Although I'll be talking about the application of the Google News Archive Search to the National Library of Australia's (NLA's) newspaper archive site, I imagine my comments would be applicable many of the newspaper archives indexed by Google.

I noticed that the NLA newspaper archive is picked up by the Google search. I was interested to see how the site's own search, and the Google search, would compare. It's possible to make a comparison by adding an appropriate site restriction to the Google search term. eg, site:.nla.gov.au

I compared the search results I got from:

  1. the NLA site's own search (http://newspapers.nla.gov.au/) , and
  2. the Google news archive search (http://news.google.com/archivesearch), limited to the NLA archive.

The first search I tried was the surname STANNUS. It's the surname I usually use for experimenting with new databases. It's common enough that I get hits, but rare enough that the number of hits doesn't overwhelm me. Also I have some idea of how most of the people returned (outside of the USA) connect to my tree, which is nice.

Running the search on the NLA site, I got 259 hits. The Google News Archive Search, limited to site:.nla.gov.au, gave me 61 hits.

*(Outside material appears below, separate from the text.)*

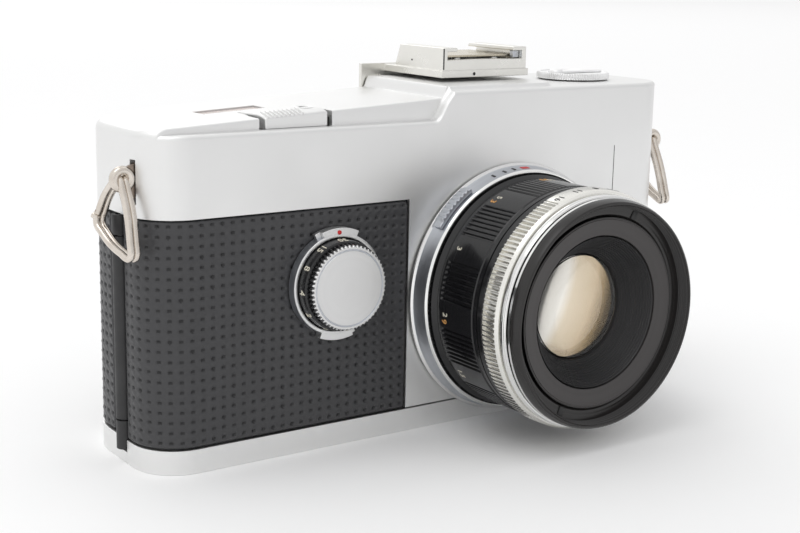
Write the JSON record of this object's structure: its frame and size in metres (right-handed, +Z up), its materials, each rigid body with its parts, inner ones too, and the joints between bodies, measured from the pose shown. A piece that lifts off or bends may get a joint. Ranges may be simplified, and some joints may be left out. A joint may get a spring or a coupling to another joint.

This was about what I expected. The NLA seems to have added a lot of newspapers lately and it looked as though the Google indexing had not yet picked up the additional newspapers or changes to the archives (the NLA OCR results are user editable). I could see that Google had picked up older edits to the NLA archives, because a few I had made several months ago came up in the Google search.

Then I noticed something interesting in the Google results. This:



You see how the OCR of newspaper text split the word STANNUS into STAN and NUS? Google picked it up as a hit, the NLA site didn't. (The Stannus referred to turns out to be my GG Uncle).

Further experimentation with a search on "Couper, Oakleigh, butcher" gave 151 results on the NLA site, the first of those being the story about the death of Leslie Couper Miller. There were more hits - 453 - on Google. That was a surprise. I could see that Google had also included hits for "Coupe" and "Coupar". It's a pity that there's no easy way (correct me if I'm wrong!) to find out what set of words Google searched on. I didn't see any Coopers or Cowpers in the Google results. When I tried a search on Couper|Coupar|Coupe I still got 453 results (the "|' works as OR in the search term). I don't think those other common name variations were included.

If I forced Google to look for exactly the search terms given (adding a + in front of each or putting quotation marks around each word works here) I found only 31 results. They did not include the article about young Leslie's death.

All this will change my NLA newspapers search strategy, if only slightly. I think that I will definately still use the NLA (or other archive site) first, thanks to the better coverage and finer options available. I will then follow up with a search via Google as it might pick up some name variations, or OCR errors, that I hadn't thought of.